▶ [DO THIS] Going through the material below, please gather all lines with the word "part" in them.

▶ [DATA BLOCK]
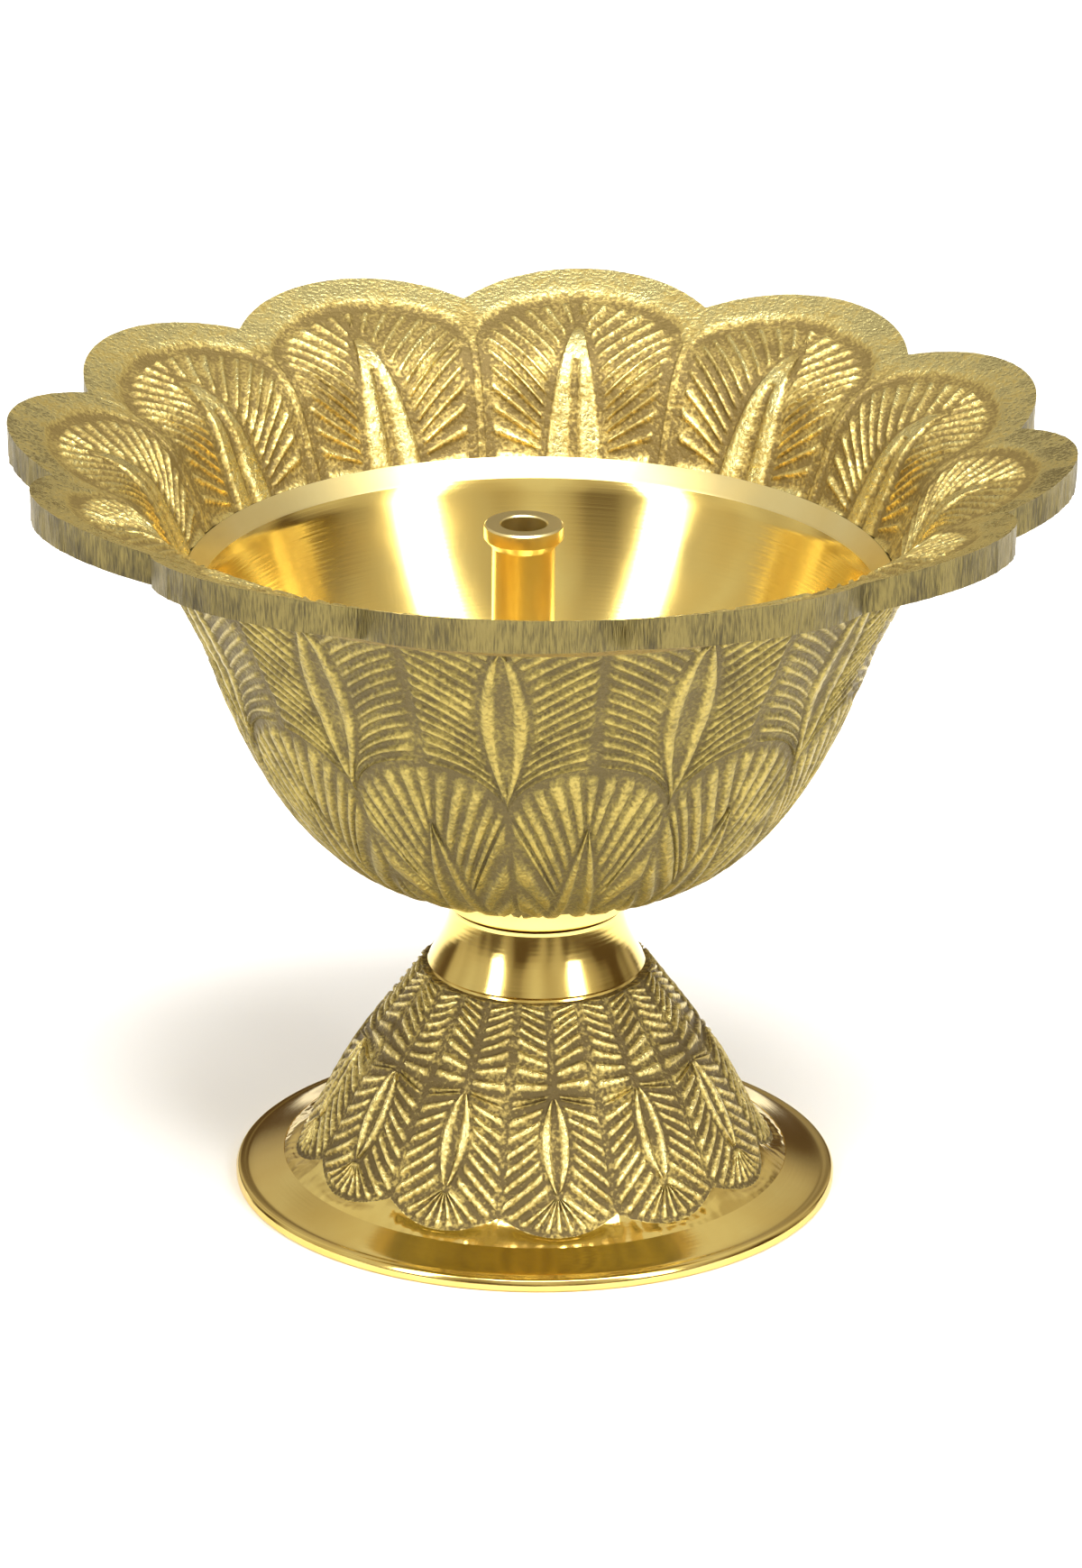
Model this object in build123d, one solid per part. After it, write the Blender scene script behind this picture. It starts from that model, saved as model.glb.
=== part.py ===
from build123d import *
from math import cos, radians, sin, tan
import os

# Diya: a brass oil lamp. A bell foot carries a bowl with a brim of petals, and a
# wick stem stands in the bowl. The lamp screws together at the neck and at the
# stem. Millimetres, +Z up, origin at the centre of the foot's resting face, and
# the tip of one petal lies on +X.

# ---- Foot ----
foot_height = 25.0            # resting face to the neck's top
bell_foot_radius = 21.6       # where the engraved bell meets the flange
bell_foot_height = 2.3
flange_width = 4.1            # the flange, outside the bell's foot
flange_edge_height = 0.7      # the flange's thin outer edge
flange_edge_break = 0.2
flange_bead_height = 1.15     # the flange's top, just inside that edge
flange_bead_inset = 0.6
cove_sag = 0.12               # the flange is this much hollow between its bead and the bell
neck_top_radius = 7.35
neck_height = 5.4             # polished neck, above the engraved bell
bell_flare = 2.55             # the bell's top is this much wider than the neck's top
bell_step = 0.6               # the bell stands this much proud of the neck
bell_step_rise = 0.3
foot_wall = 2.0               # wall of the hollow bell
hollow_mouth_inset = 0.6      # the hollow's mouth, inside the bell's foot
neck_web = 9.5                # solid metal at the neck, above the hollow
mouth_chamfer = 0.4           # at the mouth of the tapped hole

# ---- Joint between the foot and the bowl ----
stud_radius = 3.0             # M6 stud
stud_in_foot = 7.0            # engaged thread below the washer
stud_in_bowl = 3.2            # length fixed in the bowl's boss
stud_chamfer = 0.5
thread_clearance = 0.06       # radial, between a thread's plain cylinders
washer_thickness = 0.4
washer_inset = 0.35           # the washer's edge lies inside the neck's edge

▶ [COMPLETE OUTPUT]
Model this object in build123d, one solid per part. After it, write the Blender scene script behind this picture. It starts from that model, saved as model.glb.
=== part.py ===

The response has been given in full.